Johnson follows the deepening convolutions that beset an unforgiving person: “For it can never be hoped, that he who first commits an injury, will contentedly acquiesce in the penalty required: the same haughtiness of contempt, or vehemence of desire, that prompt the act of injustice, will more strongly incite its justification; and resentment can never so exactly balance the punishment with the fault, but there will remain an overplus of vengeance which even he who condemns his first action will think himself entitled to retaliate. What then can ensue but a continual exacerbation of hatred, an unextinguishable feud, an incessant reciprocation of mischief, a mutual vigilance to entrap, and eagerness to destroy?”

Forgiveness is one of the central commands of Christian life. Johnson expresses with energetic mind how real is the possibility for a person to forgive and be forgiven. This possibility has a special place in Anglican thought, with enormous emphasis in Johnson’s main reference, The Book of Common Prayer, which was edited in its 1662 form after years of divisive civil war; the Book of Common Prayer was a serious solution toward national reconciliation. Johnson’s essay takes time to warn just how far an unforgiving individual can go, while all the time convincing himself he (or she) is right. It asserts, “Nothing is more apparent than that, however injured, or however provoked, some must at last be contented to forgive.” It shows that forgiveness is possible for all. One reason the essay works is that any reader can see themselves in any of the roles – persecutor, victim, sinner, redeemed.

Perhaps nothing in Johnson’s religious writings is more “serious and surprising” than the 28 known sermons. Fulsome and authoritative, they are written using the complete support of Anglican doctrine. They are also written to be delivered by clergy friends, not by Johnson himself. Some of these sermons were paid for by the clergyperson, privileged to repeat the measured and handsome language of Johnson. Whether the clergy assisted in the final drafts is impossible to discern. The Revd John Taylor of St Margaret’s Westminster was a special beneficiary of this unusual practice, though commentaries on the composition hint that Johnson wrote sermons for Taylor in order to get a free lunch after the service. All this seems to be perhaps somewhat unAnglican behaviour and there are good reasons why records of such practice are scarce.

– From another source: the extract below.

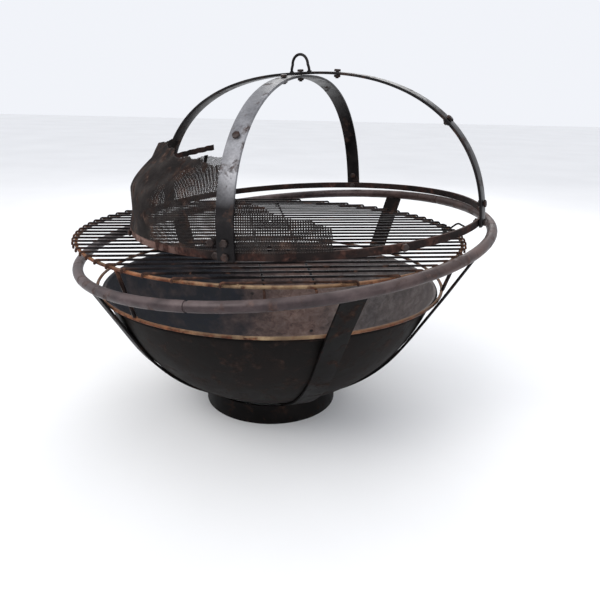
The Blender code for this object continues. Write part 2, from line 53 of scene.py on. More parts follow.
RAIL_TUBE = 0.0088               # radii of round stock
RAIL_SPIGOT = 0.0064
RING_WIRE = 0.0029
ROD_WIRE = 0.00195
POST_WIRE = 0.0034
HANDLE_WIRE = 0.0019
LOOP_WIRE = 0.0024

SPIGOT_LENGTH = 0.025
SPIGOT_TIP = 0.92                # share of the spigot's radius left at its tip
RAIL_END_ROUND = 0.0013          # length over which a rail's end is eased
RAIL_END_SHARE = 0.80            # share of the tube's radius left at that end

BOWL_WALL = 0.002
DRAIN_RADIUS = 0.008
LIP_DEPTH = 0.012                # the turned lip lies within this of the bowl's top
LIP_ROLL = 0.005                 # its roll starts this far below the top

ROD_BEND = 0.004                 # radius at a rod's bent ends
CROSS_ROD_TAIL_HEIGHT = -0.0055  # of a cross rod where it passes under the ring

EYE_RADIUS = 0.0062              # of the handle's open eyes
EYE_WRAP = radians(240)
HANDLE_LEAN = radians(38)        # above horizontal
HANDLE_BEND = 0.008
HANDLE_LENGTH = 0.0259

ARCH_WIDTH = 0.028
BAR_THICKNESS = 0.0044
GUARD_FULLNESS = 2.34            # exponent of the guard's arched outline
BAND_WIDTH = 0.0135
BAND_THICKNESS = 0.0018
STUB_WIDTH = 0.009
STUB_LENGTH = 0.036
BOLT_RADIUS = 0.003
BOLT_HEAD_RADIUS = 0.0061
BOLT_HEAD_HEIGHT = 0.0038
BOLT_END = 0.0018                # of the shank, past its nut
FOOT_GRIP = 0.0104               # what a bolt clamps
CROWN_GRIP = 0.0096
MESH_GRIP = 0.0036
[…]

Of use in this context are Johnson’s two sermons on the Eucharist. In Sermon 9 Johnson places value on the Lord’s Supper as a means for repentants to improve their lives, and therefore find a better life. “The terms, upon which we are to hope for any benefits from the merits of Christ, are faith, repentance, and subsequent obedience. These are therefore the three chief and general heads of examination.” While Sermon 22 uses the same essential and superlative language to extol the Eucharist in the following way, its emphasis is on the necessity of all Christians to partake of the Communion: “The celebration of the sacrament is generally acknowledged, by the Christian church, to be the highest act of devotion, and the most solemn part of positive religion, and has therefore most engaged the attention of those, who either profess to teach the way to happiness, or endeavour to learn it.”

Johnson’s own failure to attend church as regularly as he thought fit is made abundantly clear in the Diaries, as we have seen.  The old line about those who write CE in the census when they mean Christmas-Easter, does not apply to Johnson. At home he regularly said prayers, made devotions, and went through long self-examination, all part of preparation for the sacrament of Eucharist; even if he did not then attend the service. This pattern of worship, serious and surprising in its method, remained his usual way throughout his life. Johnson maintained the potential for communicating, even if his attendance was sporadic.

The accepted view of eighteenth-century English religion as decadent, uneventful, even moribund, is gradually being overturned by recent historians. Rowan Williams may have explained this perception when he said that far more work has to be done. Samuel Johnson contradicts the perception in an overwhelming manner. By his life and manner, an Anglican layman shows how to adapt his religion to everyday life more effectively and creatively than almost any of the contemporary clergy of his time.